Canadian banks have already received nearly half-a-million requests by borrowers to defer or skip mortgage payments in just a little more than two weeks, amid the swift financial uncertainty caused by the coronavirus pandemic.
The Canadian Bankers Association said Friday almost 500,000 requests had been completed or were being processed since lenders announced last month they would offer some financial relief, such as up to six months of deferred home-loan payments.
Borrowers quickly tried to take the banks up on their offer, flooding their phone lines with thousands of calls seeking assistance or information. The CBA said Canada’s six biggest banks have already deferred payments on more than 10 per cent of mortgages in their portfolio.
“The large number of customers who have been helped continues to grow as a result of concerted efforts by front-line workers, contact centre agents and operations teams working diligently,” the CBA said in a press release.
Combining the deferral requests with reports of slower real-estate activity and of massive layoffs across the Canadian economy, the negative economic effects of the coronavirus are becoming clear. The food-service industry alone has lost an estimated 800,000 jobs because of COVID-19, according to Restaurants Canada, while the aviation and oil industry workers have also been hit hard.
Toronto-Dominion Bank chief executive Bharat Masrani said Thursday that the lender had approved 60,000 requests for deferrals so far, which was “virtually all” of the applications.
Asked about his confidence in borrowers being able to resume repaying their mortgages when the deferral period ends, Masrani noted the “unprecedented” levels of government support and the recent talk of the crisis easing in a few months.
“And if that’s the case, then I think the support provided should provide flexibility to Canadians who have taken on the deferral program,” Masrani told reporters following the bank’s annual shareholder meeting, which was conducted virtually due to the coronavirus. “I would expect if this continues for a longer period, that governments will act.”
The broad conclusion is that the Canadian banks are well positioned to weather the coming storm
Eight Capital analyst Steve Theriault
Meantime, some borrowers are seeing more cash flow coming their way. The CBA noted in its press release, citing Canada Mortgage and Housing Corp., that the average monthly mortgage payment for a Canadian homeowner was $1,326. In other words, roughly $663 million in cash per month could be freed up by the deferrals, which borrowers could spend on other necessities.
“This number will increase over the coming weeks,” the CBA said.
As these mortgage payments are pushed back, Canada’s housing market is also beginning to show signs of a COVID-19-related slowdown.

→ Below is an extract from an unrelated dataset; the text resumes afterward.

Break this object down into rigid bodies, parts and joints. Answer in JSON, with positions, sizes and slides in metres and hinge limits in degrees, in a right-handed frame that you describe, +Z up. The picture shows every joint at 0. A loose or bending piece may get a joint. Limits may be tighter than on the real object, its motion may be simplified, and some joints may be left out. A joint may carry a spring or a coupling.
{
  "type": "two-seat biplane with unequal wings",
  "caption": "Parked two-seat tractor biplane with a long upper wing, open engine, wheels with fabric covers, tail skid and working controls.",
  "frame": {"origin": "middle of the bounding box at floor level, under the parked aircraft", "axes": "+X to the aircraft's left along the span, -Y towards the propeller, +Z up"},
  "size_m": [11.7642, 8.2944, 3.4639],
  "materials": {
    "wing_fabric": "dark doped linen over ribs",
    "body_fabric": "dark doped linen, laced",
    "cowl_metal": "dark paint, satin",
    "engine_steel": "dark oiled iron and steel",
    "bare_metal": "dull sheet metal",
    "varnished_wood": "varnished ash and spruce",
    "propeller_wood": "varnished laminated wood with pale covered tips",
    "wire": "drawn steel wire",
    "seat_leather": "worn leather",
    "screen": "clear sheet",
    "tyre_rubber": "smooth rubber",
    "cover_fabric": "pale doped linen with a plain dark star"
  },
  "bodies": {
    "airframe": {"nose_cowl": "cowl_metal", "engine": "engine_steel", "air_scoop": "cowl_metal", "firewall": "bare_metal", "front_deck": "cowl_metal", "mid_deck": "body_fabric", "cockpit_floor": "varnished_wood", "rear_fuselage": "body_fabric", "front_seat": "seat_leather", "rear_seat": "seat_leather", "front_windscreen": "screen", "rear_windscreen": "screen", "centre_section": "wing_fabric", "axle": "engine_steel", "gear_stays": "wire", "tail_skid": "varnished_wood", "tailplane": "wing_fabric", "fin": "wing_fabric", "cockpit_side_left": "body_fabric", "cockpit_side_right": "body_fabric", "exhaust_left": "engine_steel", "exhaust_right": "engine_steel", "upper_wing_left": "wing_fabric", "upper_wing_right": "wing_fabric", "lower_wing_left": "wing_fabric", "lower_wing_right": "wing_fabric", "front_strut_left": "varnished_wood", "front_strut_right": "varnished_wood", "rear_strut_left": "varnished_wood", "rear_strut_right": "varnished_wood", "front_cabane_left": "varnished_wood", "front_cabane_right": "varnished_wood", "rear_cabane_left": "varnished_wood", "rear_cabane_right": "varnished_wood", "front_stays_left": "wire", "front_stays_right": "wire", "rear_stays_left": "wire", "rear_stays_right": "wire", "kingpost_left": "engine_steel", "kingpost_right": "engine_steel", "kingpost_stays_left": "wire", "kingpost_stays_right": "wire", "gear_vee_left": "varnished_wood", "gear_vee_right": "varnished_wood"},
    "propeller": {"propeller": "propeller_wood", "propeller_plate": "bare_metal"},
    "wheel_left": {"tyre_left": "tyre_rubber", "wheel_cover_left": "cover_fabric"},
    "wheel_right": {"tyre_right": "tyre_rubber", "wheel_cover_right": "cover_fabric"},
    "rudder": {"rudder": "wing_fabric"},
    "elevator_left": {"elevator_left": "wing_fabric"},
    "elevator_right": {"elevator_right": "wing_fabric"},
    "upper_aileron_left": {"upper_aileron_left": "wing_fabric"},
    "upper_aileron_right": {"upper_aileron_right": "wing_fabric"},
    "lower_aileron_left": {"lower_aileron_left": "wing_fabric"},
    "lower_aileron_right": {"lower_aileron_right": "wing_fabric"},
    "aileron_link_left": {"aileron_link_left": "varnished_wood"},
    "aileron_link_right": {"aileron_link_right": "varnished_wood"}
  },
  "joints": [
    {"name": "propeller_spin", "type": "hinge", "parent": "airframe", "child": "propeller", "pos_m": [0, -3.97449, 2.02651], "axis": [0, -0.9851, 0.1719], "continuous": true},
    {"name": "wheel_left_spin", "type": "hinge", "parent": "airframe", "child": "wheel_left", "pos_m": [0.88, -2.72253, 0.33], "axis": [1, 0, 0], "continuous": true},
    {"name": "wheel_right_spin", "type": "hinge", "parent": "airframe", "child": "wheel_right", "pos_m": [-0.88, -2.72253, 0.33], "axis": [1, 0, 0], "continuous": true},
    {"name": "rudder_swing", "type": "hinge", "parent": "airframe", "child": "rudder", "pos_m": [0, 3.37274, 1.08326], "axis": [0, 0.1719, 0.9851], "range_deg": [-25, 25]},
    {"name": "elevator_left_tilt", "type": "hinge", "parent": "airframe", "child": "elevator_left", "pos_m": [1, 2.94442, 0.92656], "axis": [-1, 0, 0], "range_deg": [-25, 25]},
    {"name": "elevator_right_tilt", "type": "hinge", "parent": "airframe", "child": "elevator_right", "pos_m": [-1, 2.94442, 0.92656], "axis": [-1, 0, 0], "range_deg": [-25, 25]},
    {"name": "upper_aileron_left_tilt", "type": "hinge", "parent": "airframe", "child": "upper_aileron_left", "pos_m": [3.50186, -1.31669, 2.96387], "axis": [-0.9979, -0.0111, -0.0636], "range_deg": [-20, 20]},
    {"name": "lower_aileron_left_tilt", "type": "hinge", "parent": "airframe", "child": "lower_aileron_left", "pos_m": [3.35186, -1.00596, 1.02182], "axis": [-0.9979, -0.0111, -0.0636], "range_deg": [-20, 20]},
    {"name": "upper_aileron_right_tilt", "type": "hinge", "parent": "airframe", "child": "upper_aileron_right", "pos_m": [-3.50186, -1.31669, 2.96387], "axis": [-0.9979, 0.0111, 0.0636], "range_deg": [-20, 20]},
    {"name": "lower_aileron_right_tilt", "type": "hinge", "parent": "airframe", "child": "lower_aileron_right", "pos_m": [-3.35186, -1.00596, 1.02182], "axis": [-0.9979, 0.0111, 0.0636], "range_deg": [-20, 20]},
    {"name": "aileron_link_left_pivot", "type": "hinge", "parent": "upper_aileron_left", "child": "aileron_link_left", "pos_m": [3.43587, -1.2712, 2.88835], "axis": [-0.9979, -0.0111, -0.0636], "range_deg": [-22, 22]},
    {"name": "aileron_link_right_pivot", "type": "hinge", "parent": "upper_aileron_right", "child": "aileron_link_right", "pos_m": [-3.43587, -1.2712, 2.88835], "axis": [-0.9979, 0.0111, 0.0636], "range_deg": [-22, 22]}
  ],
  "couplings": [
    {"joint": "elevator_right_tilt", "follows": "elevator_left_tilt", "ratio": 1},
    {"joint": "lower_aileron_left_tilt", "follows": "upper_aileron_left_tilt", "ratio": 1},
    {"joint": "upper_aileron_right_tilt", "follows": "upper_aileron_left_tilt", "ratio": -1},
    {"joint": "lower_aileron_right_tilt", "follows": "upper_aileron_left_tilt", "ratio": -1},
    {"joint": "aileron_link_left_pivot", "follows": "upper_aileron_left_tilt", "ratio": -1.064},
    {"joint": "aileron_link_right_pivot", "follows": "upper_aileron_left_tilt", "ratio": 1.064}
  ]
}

The Toronto Regional Real Estate Board reported Friday that the first 14 days of March saw a 49 per cent increase in sales year-over-year, at 4,643, but sales for the rest of the month were down by 15.9 per cent from a year ago, at 3,369. Total Toronto sales for the month were 8,012, a 12.3 per cent increase compared to March 2019.

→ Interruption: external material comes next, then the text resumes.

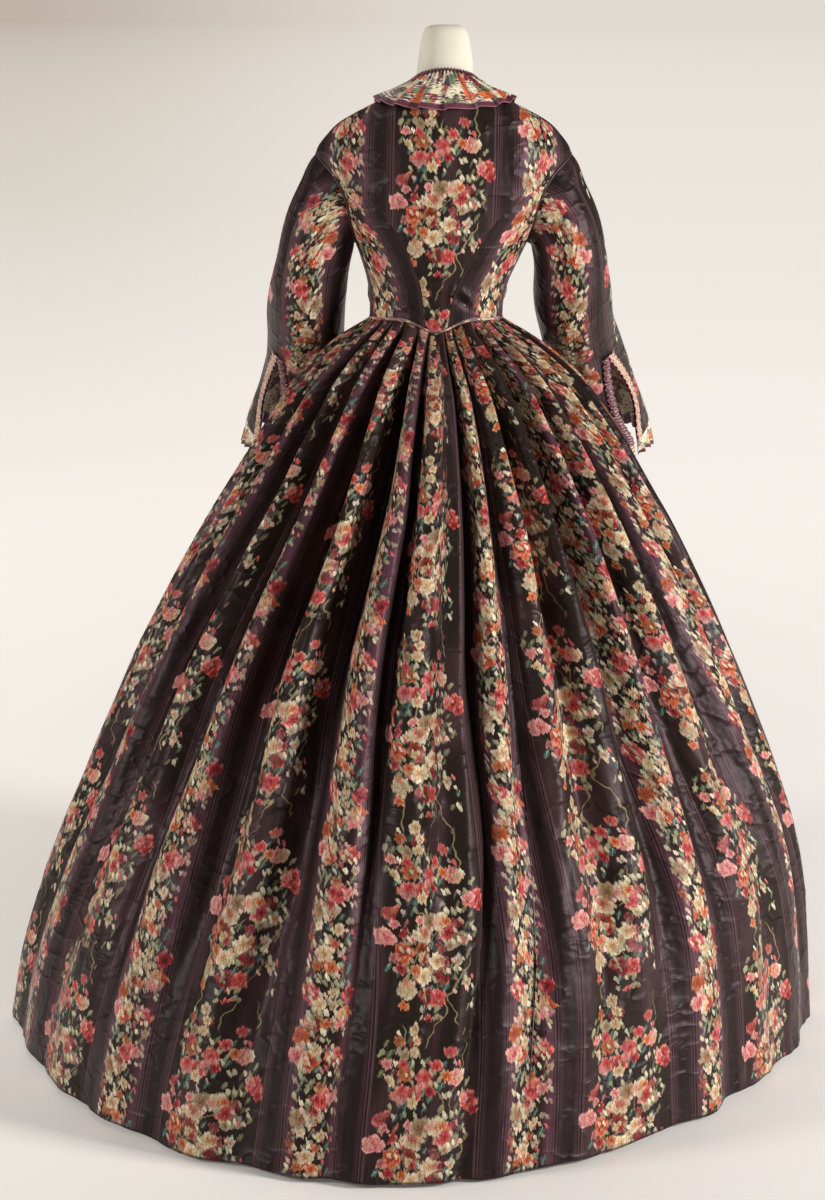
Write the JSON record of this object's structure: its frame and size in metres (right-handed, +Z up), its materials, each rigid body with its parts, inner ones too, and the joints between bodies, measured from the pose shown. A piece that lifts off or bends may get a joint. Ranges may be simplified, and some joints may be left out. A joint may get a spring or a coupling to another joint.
{
  "type": "afternoon dress on a limbless dress form with a round stand",
  "caption": "Striped floral silk dress with a pointed waist, open bell sleeves, frilled collar and full pleated skirt, worn by a limbless dress form on a round stand.",
  "frame": {"origin": "on the floor, at the bottom centre of the bounding box", "axes": "+Z up, the wearer faces -Y, +X is the wearer's left side"},
  "size_m": [1.2282, 1.2946, 1.485],
  "materials": {
    "silk_print": "crisp satin sheen, floral stripes on dark plum",
    "silk_piping": "soft sheen",
    "silk_trim": "satin sheen, floral border on plum",
    "form_cover": "smooth matte",
    "stand_metal": "satin"
  },
  "bodies": {
    "root": {"bodice_back": "silk_print", "bodice_side_back_left": "silk_print", "bodice_side_back_right": "silk_print", "bodice_front_left": "silk_print", "bodice_front_right": "silk_print", "waist_piping": "silk_piping", "armhole_piping_left": "silk_piping", "armhole_piping_right": "silk_piping", "skirt_breadth_1": "silk_print", "skirt_breadth_2": "silk_print", "skirt_breadth_3": "silk_print", "skirt_breadth_4": "silk_print", "skirt_breadth_5": "silk_print", "skirt_breadth_6": "silk_print", "skirt_breadth_7": "silk_print", "sleeve_upper_left": "silk_print", "sleeve_upper_right": "silk_print", "sleeve_under_left": "silk_print", "sleeve_under_right": "silk_print", "sleeve_trim_front_left": "silk_trim", "sleeve_trim_front_right": "silk_trim", "sleeve_trim_back_left": "silk_trim", "sleeve_trim_back_right": "silk_trim", "sleeve_frill_left": "silk_trim", "sleeve_frill_right": "silk_trim", "collar_frill": "silk_trim", "form_torso": "form_cover", "stand_pole": "stand_metal", "stand_base": "stand_metal"}
  },
  "joints": []
}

“The overall sales result for March was strong relative to last year, but the impact of COVID-19 was certainly evident in the number of sales reported in the second half of March,” TRREB President Michael Collins said in a press release.
Similar findings were reported by the Real Estate Board of Greater Vancouver, which saw “steady home buyer demand to begin March and a levelling off of activity as the month went on and concerns about the COVID-19 outbreak intensified.”
Slackening demand in the housing market would be another headwind for the lending business, but the consensus remains that Canada’s banks are up for the challenge.
Eight Capital analyst Steve Theriault wrote recently that he had examined “a reasonable worst case for credit losses and the direct impact to earnings, capital and dividend payouts,” for Canada’s big banks.
“The broad conclusion is that the Canadian banks are well positioned to weather the coming storm,” Theriault wrote in a report. “We will not pretend to have a full view of the stresses that are sure to weigh on bank results in 2020 and 2021; however, we do believe that the group as a whole is well positioned from a capital perspective and that dividends will remain safe and equity raises unlikely.”